## [Dataset extract]

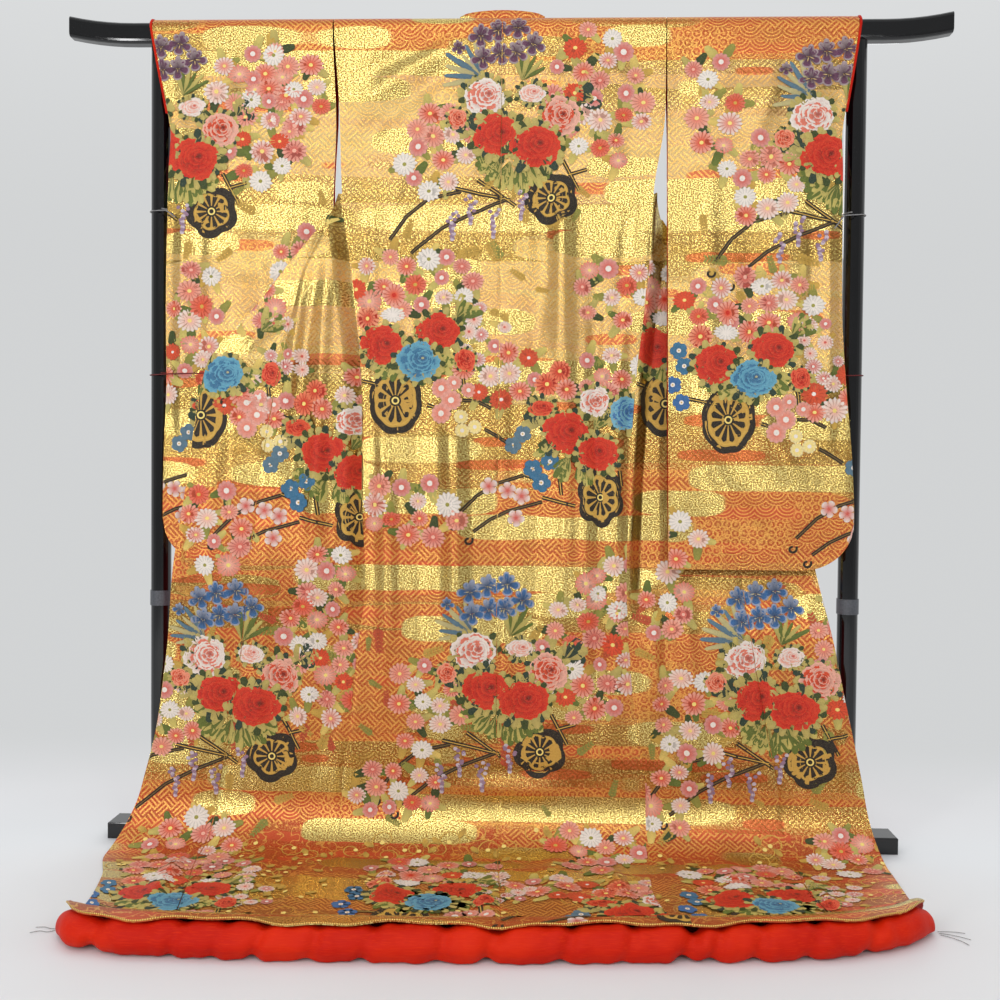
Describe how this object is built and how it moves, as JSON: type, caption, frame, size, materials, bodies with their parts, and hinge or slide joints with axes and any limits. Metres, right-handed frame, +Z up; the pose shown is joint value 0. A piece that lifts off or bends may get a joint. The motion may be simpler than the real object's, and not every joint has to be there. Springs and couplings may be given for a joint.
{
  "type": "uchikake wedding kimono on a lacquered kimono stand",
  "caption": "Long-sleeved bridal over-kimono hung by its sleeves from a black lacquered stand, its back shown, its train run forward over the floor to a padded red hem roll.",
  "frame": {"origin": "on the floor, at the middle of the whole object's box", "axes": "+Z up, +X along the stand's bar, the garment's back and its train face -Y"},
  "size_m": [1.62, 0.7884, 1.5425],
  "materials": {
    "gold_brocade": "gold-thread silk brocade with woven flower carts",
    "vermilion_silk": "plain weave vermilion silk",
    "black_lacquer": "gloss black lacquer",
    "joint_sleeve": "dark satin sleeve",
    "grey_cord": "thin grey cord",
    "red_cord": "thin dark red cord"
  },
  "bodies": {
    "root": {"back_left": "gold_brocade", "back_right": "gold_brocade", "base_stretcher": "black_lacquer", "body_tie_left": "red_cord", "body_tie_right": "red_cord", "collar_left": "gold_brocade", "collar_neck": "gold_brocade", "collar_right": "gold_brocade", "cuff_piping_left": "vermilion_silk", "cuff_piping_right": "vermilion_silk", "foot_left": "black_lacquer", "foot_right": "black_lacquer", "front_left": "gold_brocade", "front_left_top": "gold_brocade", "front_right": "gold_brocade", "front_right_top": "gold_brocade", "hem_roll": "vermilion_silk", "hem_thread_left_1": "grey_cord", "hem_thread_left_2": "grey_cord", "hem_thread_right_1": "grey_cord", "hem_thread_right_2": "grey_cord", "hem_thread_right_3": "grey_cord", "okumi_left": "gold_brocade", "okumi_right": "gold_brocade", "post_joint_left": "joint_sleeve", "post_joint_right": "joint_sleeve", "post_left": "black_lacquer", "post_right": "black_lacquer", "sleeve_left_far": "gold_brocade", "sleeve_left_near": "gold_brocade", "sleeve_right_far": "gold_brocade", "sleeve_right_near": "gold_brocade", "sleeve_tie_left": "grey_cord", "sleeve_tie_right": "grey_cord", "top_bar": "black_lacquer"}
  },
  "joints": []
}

## [Directions]
Look for "bodies" and pull out every line that has it.

## [Correct answer]
Describe how this object is built and how it moves, as JSON: type, caption, frame, size, materials, bodies with their parts, and hinge or slide joints with axes and any limits. Metres, right-handed frame, +Z up; the pose shown is joint value 0. A piece that lifts off or bends may get a joint. The motion may be simpler than the real object's, and not every joint has to be there. Springs and couplings may be given for a joint.
  "bodies": {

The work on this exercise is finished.